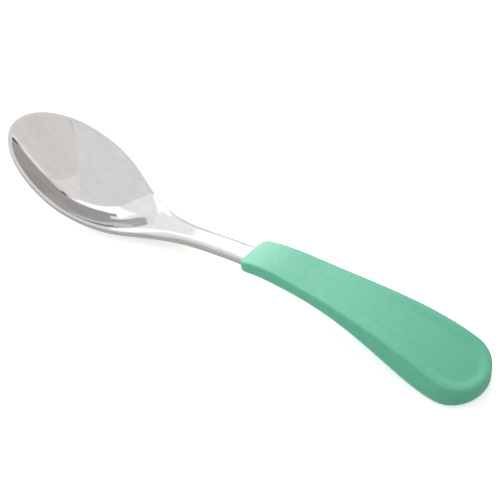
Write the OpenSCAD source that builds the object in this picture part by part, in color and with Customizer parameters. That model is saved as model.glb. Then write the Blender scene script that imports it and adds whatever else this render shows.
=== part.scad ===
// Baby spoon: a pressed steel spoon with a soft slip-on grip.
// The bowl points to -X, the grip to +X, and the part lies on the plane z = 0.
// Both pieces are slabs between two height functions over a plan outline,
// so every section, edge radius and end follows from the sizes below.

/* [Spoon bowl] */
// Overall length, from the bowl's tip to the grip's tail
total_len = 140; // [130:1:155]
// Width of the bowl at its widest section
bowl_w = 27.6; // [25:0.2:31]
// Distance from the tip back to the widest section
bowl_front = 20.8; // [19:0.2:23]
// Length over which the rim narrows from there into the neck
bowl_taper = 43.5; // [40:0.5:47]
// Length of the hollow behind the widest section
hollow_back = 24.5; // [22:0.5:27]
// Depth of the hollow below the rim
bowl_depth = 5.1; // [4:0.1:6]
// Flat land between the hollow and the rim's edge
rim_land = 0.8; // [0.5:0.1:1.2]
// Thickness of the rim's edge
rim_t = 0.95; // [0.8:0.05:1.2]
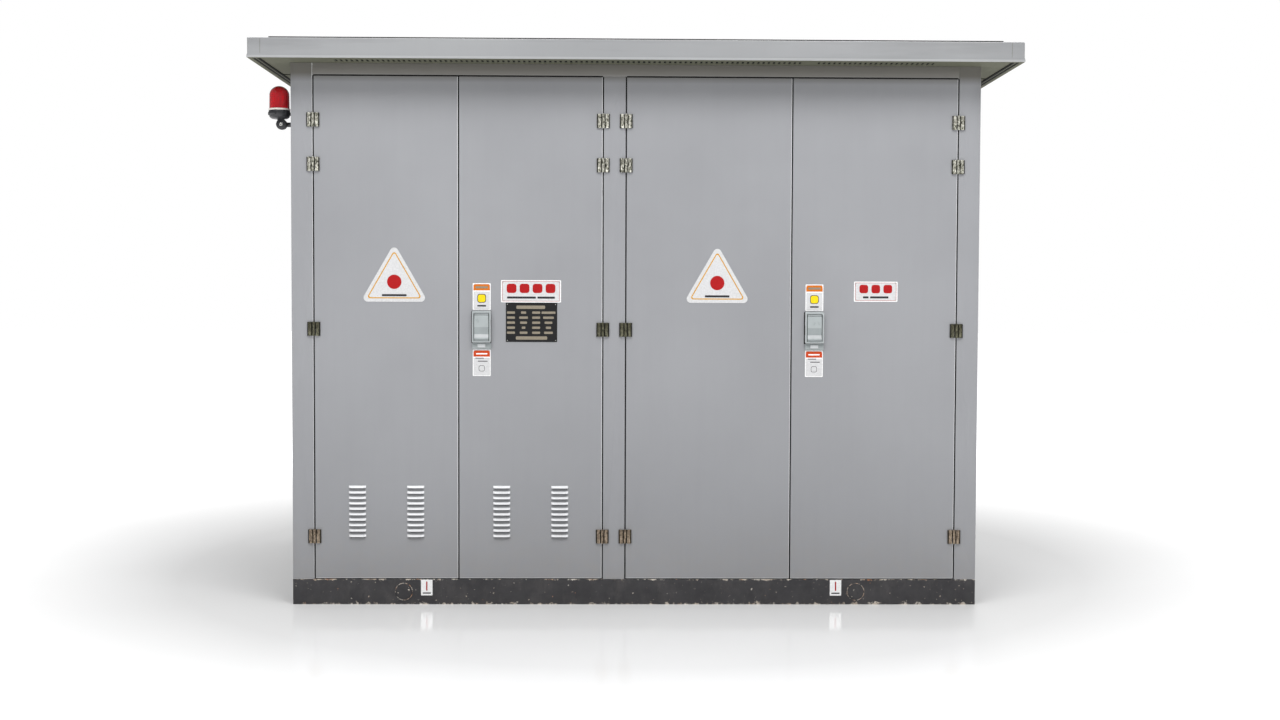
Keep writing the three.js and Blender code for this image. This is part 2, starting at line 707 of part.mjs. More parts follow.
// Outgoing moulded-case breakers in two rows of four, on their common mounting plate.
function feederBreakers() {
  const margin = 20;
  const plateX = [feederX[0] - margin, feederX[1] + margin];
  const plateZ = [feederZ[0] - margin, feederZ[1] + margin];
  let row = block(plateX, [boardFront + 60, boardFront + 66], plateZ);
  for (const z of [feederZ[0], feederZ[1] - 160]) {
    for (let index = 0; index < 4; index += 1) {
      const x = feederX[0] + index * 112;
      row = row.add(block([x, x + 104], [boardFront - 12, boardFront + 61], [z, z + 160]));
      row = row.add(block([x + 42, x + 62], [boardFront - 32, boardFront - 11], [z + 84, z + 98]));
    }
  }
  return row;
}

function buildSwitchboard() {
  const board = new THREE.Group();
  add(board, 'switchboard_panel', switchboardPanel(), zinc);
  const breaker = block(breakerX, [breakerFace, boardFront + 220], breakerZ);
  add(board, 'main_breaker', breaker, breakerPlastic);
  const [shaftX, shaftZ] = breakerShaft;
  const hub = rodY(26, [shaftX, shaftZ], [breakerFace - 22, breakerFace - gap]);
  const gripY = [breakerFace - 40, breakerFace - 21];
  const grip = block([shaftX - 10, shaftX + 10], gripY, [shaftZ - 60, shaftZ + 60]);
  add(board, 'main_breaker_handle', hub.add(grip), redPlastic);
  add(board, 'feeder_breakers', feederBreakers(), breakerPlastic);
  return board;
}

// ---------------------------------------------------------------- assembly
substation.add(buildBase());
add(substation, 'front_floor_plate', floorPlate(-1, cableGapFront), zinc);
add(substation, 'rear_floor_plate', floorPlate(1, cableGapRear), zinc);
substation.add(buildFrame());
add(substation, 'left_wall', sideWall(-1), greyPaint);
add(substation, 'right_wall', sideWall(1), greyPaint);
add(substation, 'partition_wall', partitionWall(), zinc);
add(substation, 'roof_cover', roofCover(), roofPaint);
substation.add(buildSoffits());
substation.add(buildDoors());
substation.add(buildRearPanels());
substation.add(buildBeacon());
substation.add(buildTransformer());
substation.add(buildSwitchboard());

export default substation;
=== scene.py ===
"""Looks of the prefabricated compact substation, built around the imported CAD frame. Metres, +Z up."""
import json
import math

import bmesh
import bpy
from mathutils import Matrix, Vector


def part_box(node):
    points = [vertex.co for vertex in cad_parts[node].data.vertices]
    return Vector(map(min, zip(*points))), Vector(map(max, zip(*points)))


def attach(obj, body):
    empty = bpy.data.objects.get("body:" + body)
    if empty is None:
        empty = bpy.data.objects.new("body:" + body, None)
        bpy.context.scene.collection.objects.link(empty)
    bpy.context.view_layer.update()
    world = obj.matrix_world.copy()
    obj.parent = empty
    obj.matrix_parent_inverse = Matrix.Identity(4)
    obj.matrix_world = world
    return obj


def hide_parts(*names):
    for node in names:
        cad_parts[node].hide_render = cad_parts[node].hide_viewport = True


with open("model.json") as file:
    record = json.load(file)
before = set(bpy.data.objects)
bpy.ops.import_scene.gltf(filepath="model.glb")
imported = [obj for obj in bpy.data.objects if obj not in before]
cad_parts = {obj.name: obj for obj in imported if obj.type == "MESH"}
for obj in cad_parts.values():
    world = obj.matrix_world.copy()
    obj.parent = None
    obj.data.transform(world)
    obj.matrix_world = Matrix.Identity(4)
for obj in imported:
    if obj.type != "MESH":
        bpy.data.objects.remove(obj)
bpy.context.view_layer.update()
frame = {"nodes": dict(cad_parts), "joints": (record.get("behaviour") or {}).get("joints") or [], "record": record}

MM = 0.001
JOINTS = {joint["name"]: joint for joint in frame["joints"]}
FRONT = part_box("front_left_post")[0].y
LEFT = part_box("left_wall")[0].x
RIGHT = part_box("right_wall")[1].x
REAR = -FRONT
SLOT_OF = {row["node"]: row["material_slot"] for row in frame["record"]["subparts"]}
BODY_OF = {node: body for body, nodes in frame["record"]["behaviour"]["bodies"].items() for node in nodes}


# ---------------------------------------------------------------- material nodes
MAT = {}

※

- WHAT YOU HAVE TO DO: Copy out precisely the lines that begin at the line containing "add(board, 'main_breaker_handle', hub.add(grip), redPlastic);" and end at the line containing "record = json.load(file)", including both; write nothing else.

- EXERCISE SOLUTION:
  add(board, 'main_breaker_handle', hub.add(grip), redPlastic);
  add(board, 'feeder_breakers', feederBreakers(), breakerPlastic);
  return board;
}

// ---------------------------------------------------------------- assembly
substation.add(buildBase());
add(substation, 'front_floor_plate', floorPlate(-1, cableGapFront), zinc);
add(substation, 'rear_floor_plate', floorPlate(1, cableGapRear), zinc);
substation.add(buildFrame());
add(substation, 'left_wall', sideWall(-1), greyPaint);
add(substation, 'right_wall', sideWall(1), greyPaint);
add(substation, 'partition_wall', partitionWall(), zinc);
add(substation, 'roof_cover', roofCover(), roofPaint);
substation.add(buildSoffits());
substation.add(buildDoors());
substation.add(buildRearPanels());
substation.add(buildBeacon());
substation.add(buildTransformer());
substation.add(buildSwitchboard());

export default substation;
=== scene.py ===
"""Looks of the prefabricated compact substation, built around the imported CAD frame. Metres, +Z up."""
import json
import math

import bmesh
import bpy
from mathutils import Matrix, Vector


def part_box(node):
    points = [vertex.co for vertex in cad_parts[node].data.vertices]
    return Vector(map(min, zip(*points))), Vector(map(max, zip(*points)))


def attach(obj, body):
    empty = bpy.data.objects.get("body:" + body)
    if empty is None:
        empty = bpy.data.objects.new("body:" + body, None)
        bpy.context.scene.collection.objects.link(empty)
    bpy.context.view_layer.update()
    world = obj.matrix_world.copy()
    obj.parent = empty
    obj.matrix_parent_inverse = Matrix.Identity(4)
    obj.matrix_world = world
    return obj


def hide_parts(*names):
    for node in names:
        cad_parts[node].hide_render = cad_parts[node].hide_viewport = True


with open("model.json") as file:
    record = json.load(file)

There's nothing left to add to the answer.